2005 Annual Meeting
(345b) Transcriptional Regulatory Network Reconstruction Via Integer Linear Programming
Authors
Much effort has been recently dedicated to the identification of genome-wide transcription regulatory networks by means of comprehensive high-throughput experiments that are capable of capturing the systemic behavior of the transcription coordination phenomenon. However, such data have limited use if not interpreted by a coherent mathematical framework capable of deciphering the underlying mechanisms and interconnections within a global regulatory network. A fundamental advantage of Mathematical Programming methods with respect to statistical data treatment lies on the fact that the former rely on model-based decision making algorithms that require minimal human interference and, therefore, yield an unbiased treatment and extraction of information from large scale experimental results.
The present work comprises the development of Linear Programming (LP) and Integer Linear Programming (ILP) approaches to model and analyze the gene regulatory network of S. cerevisiae, centered on a logic inference based representation of regulatory events and on a direct evaluation of experimental quantitative results found in literature (Lee et al., Science 298, 799, 2002; Harbison et al., Nature 431, 99, 2004). The former approach employs a network representation of regulatory pathways based on a bipartite graph formed by the complete set of Transcription Factors (TF) considered, linked to the entire set of genes from the studied organism. It further uses a quantification of regulatory signals as fluxes through this structure and the final problem is posed as a Minimum Cost Network Flow problem, for which many efficient solution procedures have been developed.
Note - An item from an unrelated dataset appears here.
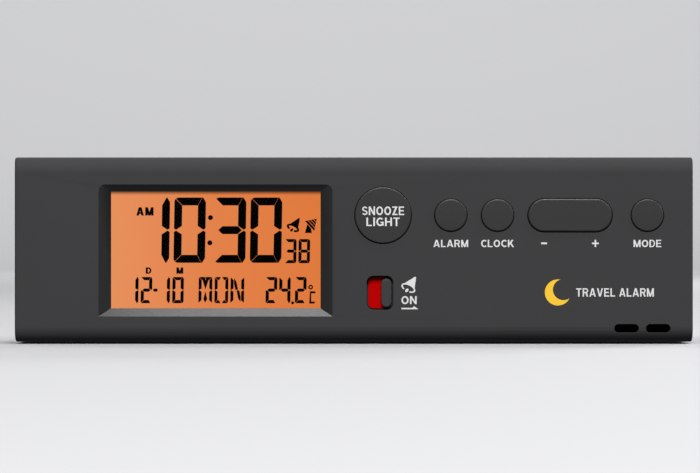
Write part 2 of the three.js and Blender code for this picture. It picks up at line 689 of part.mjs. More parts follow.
// Wires
const batteryWire = (z, landing) =>
  wire(route([[-1.5, 15.15, z], [0.6, 14.6, z], [landing, 12.6, z], [landing, 10.5, z]]), 0.45, 14, 3);
const piezoWire = () => wire(route([[49.5, 5.6, 11], [49.8, 6.6, 12], [49.5, 8.2, 12.4]]), 0.35, 8, 3);
const aerialWire = () =>
  wire(route([[25, 14.9, 25], [26, 14, 22.5], [25, 12.2, 19], [24.5, 10.4, 18.6]]), 0.3, 12, 3);

// Assembly
const clock = new THREE.Group();

function place(name, geometry, look) {
  const mesh = new THREE.Mesh(geometry, LOOKS[look]());
  mesh.name = name;
  clock.add(mesh);
}

place("front_case", frontCase(), "shell");
place("rear_case", rearCase(), "shell");
place("battery_door", batteryDoor(), "shell");
for (const [end, depth] of Object.entries(FEET.depths)) {
  place(`${end}_left_foot`, foot(-1, depth), "rubber");
  place(`${end}_right_foot`, foot(1, depth), "rubber");
}
place("window_lens", windowLens(), "clear");
place("lcd_front_polarizer", lcdFrontPolarizer(), "amber");
place("lcd_front_glass", lcdFrontGlass(), "clear");
place("lcd_rear_glass", lcdRearGlass(), "clear");
place("lcd_rear_polarizer", lcdRearPolarizer(), "amber");
place("zebra_strip", zebraStrip(), "silicone");
place("light_guide", lightGuide(), "clear");
place("reflector_film", reflectorFilm(), "white");
place("backlight_led", backlightLed(), "white");
place("lcd_holder", lcdHolder(), "white");
for (const [name, key] of Object.entries(KEYS)) {
  place(`${name}_key`, roundKey(key), "key");
  place(`${name}_carbon_pill`, carbonPill(key.x, KEY_TRAVEL), "carbon");
}
place("minus_plus_key", rockerKey(), "key");
place("minus_carbon_pill", carbonPill(ROCKER.x - ROCKER.pillOffset, ROCKER.travel + 0.1), "carbon");
place("plus_carbon_pill", carbonPill(ROCKER.x + ROCKER.pillOffset, ROCKER.travel + 0.1), "carbon");
place("rubber_keypad", rubberKeypad(), "silicone");
place("alarm_knob", alarmKnob(), "knob");
place("alarm_indicator_plate", alarmIndicatorPlate(), "red");
place("slide_switch_body", slideSwitchBody(), "steel");
place("slide_switch_lever", slideSwitchLever(), "black");
place("main_board", mainBoard(), "board");
place("processor_blob", processorBlob(), "black");
place("quartz_crystal", quartzCrystal(), "steel");
place("receiver_chip", receiverChip(), "black");
place("thermometer_bead", thermometerBead(), "black");
place("piezo_disc", piezoDisc(), "brass");
place("piezo_ceramic", piezoCeramic(), "ceramic");
place("ferrite_rod", aerialBar(AERIAL.x, AERIAL.r), "ferrite");
place("aerial_coil", aerialCoil(), "copper");
const [lowCell, highCell] = cellHeights();
place("lower_cell", cell(-1, lowCell), "jacket");
place("upper_cell", cell(1, highCell), "jacket");
place("battery_link_plate", linkPlate(), "steel");
place("battery_link_spring", cellSpring(1, highCell), "steel");
place("battery_negative_contact", endContact(lowCell), "steel");
place("battery_negative_spring", cellSpring(-1, lowCell), "steel");
place("battery_positive_contact", endContact(highCell), "steel");
CASE_SCREWS.forEach((at, index) => place(`case_screw_${index + 1}`, caseScrew(at), "steel"));
BOARD_POSTS.forEach((at, index) => place(`board_screw_${index + 1}`, boardScrew(at), "steel"));
place("battery_wire_black", batteryWire(lowCell, 2), "blackWire");
place("battery_wire_red", batteryWire(highCell, 2), "redWire");
place("piezo_wire", piezoWire(), "redWire");
place("aerial_wire", aerialWire(), "copper");

export default clock;
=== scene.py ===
"""A digital travel alarm clock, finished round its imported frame.

The frame's own solids stay, and get smooth shading and better materials. Only the silicone key pad is
replaced, by a sheet and domes that can flatten. The display's picture, the printed labels and the studio are
made here too. Objects are in metres, +Z up. Flat outlines are in millimetres, as (x, z) pairs seen from the
front, and MM turns them into metres.
"""

import json
import math

import bmesh
import bpy
from mathutils import Matrix, Vector
from mathutils.geometry import delaunay_2d_cdt


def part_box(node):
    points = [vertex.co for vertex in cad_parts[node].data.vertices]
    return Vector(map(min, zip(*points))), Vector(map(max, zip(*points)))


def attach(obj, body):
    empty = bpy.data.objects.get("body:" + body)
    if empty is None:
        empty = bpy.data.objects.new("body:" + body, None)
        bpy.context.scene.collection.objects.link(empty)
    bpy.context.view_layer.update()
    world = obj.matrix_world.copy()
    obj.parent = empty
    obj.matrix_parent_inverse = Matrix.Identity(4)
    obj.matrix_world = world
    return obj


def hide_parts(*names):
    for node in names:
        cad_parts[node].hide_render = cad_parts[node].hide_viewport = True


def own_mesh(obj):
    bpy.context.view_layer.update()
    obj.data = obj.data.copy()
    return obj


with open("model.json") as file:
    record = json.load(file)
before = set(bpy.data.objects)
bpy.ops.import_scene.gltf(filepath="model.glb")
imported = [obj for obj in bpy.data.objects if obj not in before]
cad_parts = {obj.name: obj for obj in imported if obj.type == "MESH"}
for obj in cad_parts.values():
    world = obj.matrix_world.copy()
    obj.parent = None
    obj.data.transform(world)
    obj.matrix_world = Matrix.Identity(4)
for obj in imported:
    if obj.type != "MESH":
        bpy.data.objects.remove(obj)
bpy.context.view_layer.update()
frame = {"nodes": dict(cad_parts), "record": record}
nodes = frame["nodes"]

MM = 0.001
CASE = "clock_case"

# Places read from the frame. The window's own edges lie inside the lens, by the lip that is behind its frame.
FACE_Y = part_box("front_case")[0].y
KEY_FACE_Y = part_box("snooze_key")[0].y
LENS_LIP = Vector((1.42, 0, 1.45)) * MM
WINDOW_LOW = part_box("window_lens")[0] + LENS_LIP
WINDOW_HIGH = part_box("window_lens")[1] - LENS_LIP


def middle(node):
    """The centre of a node's box."""
    low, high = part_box(node)
    return (low + high) / 2


# ---------------------------------------------------------------------------------------------
# Node materials
# ---------------------------------------------------------------------------------------------


def new_material(name):
    """A node material with its Principled shader and its links."""
    material = bpy.data.materials.new(name)
    material.use_nodes = True
    tree = material.node_tree
    tree.nodes.clear()
    output = tree.nodes.new("ShaderNodeOutputMaterial")
    shader = tree.nodes.new("ShaderNodeBsdfPrincipled")
    tree.links.new(shader.outputs["BSDF"], output.inputs["Surface"])
    return material, tree, shader


def object_place(tree, **changes):
    """The object's own coordinates, put through a mapping if the call names changes to make."""
    place = tree.nodes.new("ShaderNodeTexCoord").outputs["Object"]
    if not changes:
        return place
    mapping = tree.nodes.new("ShaderNodeMapping")
    for name, value in changes.items():
        mapping.inputs[name].default_value = value
    tree.links.new(place, mapping.inputs["Vector"])
    return mapping.outputs["Vector"]


def object_noise(tree, size, detail=2.0, roughness=0.5, **changes):
    """Noise from 0 to 1 whose grains are about size metres across, fixed to the object."""
    noise = tree.nodes.new("ShaderNodeTexNoise")
    noise.inputs["Scale"].default_value = 1 / size
    noise.inputs["Detail"].default_value = detail
    noise.inputs["Roughness"].default_value = roughness
    tree.links.new(object_place(tree, **changes), noise.inputs["Vector"])
    return noise.outputs["Fac"]


def ranged(tree, value, start, end, first=0.0, last=1.0, smooth_step=False):
    """Maps a value from one range to another."""
    remap = tree.nodes.new("ShaderNodeMapRange")
    remap.interpolation_type = "SMOOTHSTEP" if smooth_step else "LINEAR"
    remap.inputs["From Min"].default_value = start
    remap.inputs["From Max"].default_value = end
    remap.inputs["To Min"].default_value = first
    remap.inputs["To Max"].default_value = last
    tree.links.new(value, remap.inputs["Value"])
    return remap.outputs["Result"]


def spread(tree, value, low, high):
    """Maps the middle of a noise value to a range."""
    return ranged(tree, value, 0.3, 0.7, low, high)


def tinted(tree, factor, colour, change):
    """A colour that varies by the given share, up and down, with a factor from 0 to 1."""
    ramp = tree.nodes.new("ShaderNodeValToRGB")
    for stop, share in zip(ramp.color_ramp.elements, (1 - change, 1 + change)):
        stop.color = (*(min(1.0, channel * share) for channel in colour), 1)
    tree.links.new(factor, ramp.inputs["Fac"])
    return ramp.outputs["Color"]


def add_bump(tree, shader, height, distance, rounded_edge=0.0):
    """Raises the surface by distance metres where height is 1, and softens the solid's sharp edges."""
    bump = tree.nodes.new("ShaderNodeBump")
    bump.inputs["Distance"].default_value = distance
    tree.links.new(height, bump.inputs["Height"])
    tree.links.new(bump.outputs["Normal"], shader.inputs["Normal"])
    if rounded_edge:
        edge = tree.nodes.new("ShaderNodeBevel")
        edge.samples = 6
        edge.inputs["Radius"].default_value = rounded_edge
        tree.links.new(edge.outputs["Normal"], bump.inputs["Normal"])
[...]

The approach based on ILP has the important advantages of being able to represent logical events in an unambiguous way, and of explicitly accounting for relationships between modeled variables, that can be expressed as sets of logical propositions. For that purpose, disjunctive programming approaches are used to represent transcriptional events synchronized by mutually exclusive regulatory elements such as direct interactions and expression of TFs. Possible interactions between TFs and genes are placed by the model in one of three categories: activation, repression, or the lack of a sensible interaction. From this definition, sets of constraints representing regulatory elements are defined for TF-Gene pairs that are found to interact in each of the defined possibilities. Microarray experiments data is used to define a set of physiological conditions upon which the expression profiles obtained will be based. The objective function is, then, defined in a way to minimize the existence of false TF-Gene interactions weighted by the probability that similar location analysis experimental results would be obtained from random values, for each of the pairs. Moreover, a high coherence between the expression predictions and microarrays experimental data is sought, which composes the second objective term.
Our preliminary results show that gene regulatory networks can effectively be modeled by linear relationships between appropriate variables resulting in LP and ILP problems. We successfully determined sets of regulatory interactions that concisely describe the influence of the expressed TF's on the coordination of genomic-scale transcription regulation. Furthermore, our method based on ILP is able to discern between activation and repression interactions, an important task that current statistical methods can not do. Further work is being dedicated to improving the applicability of the model and the computational methods applied for its solution.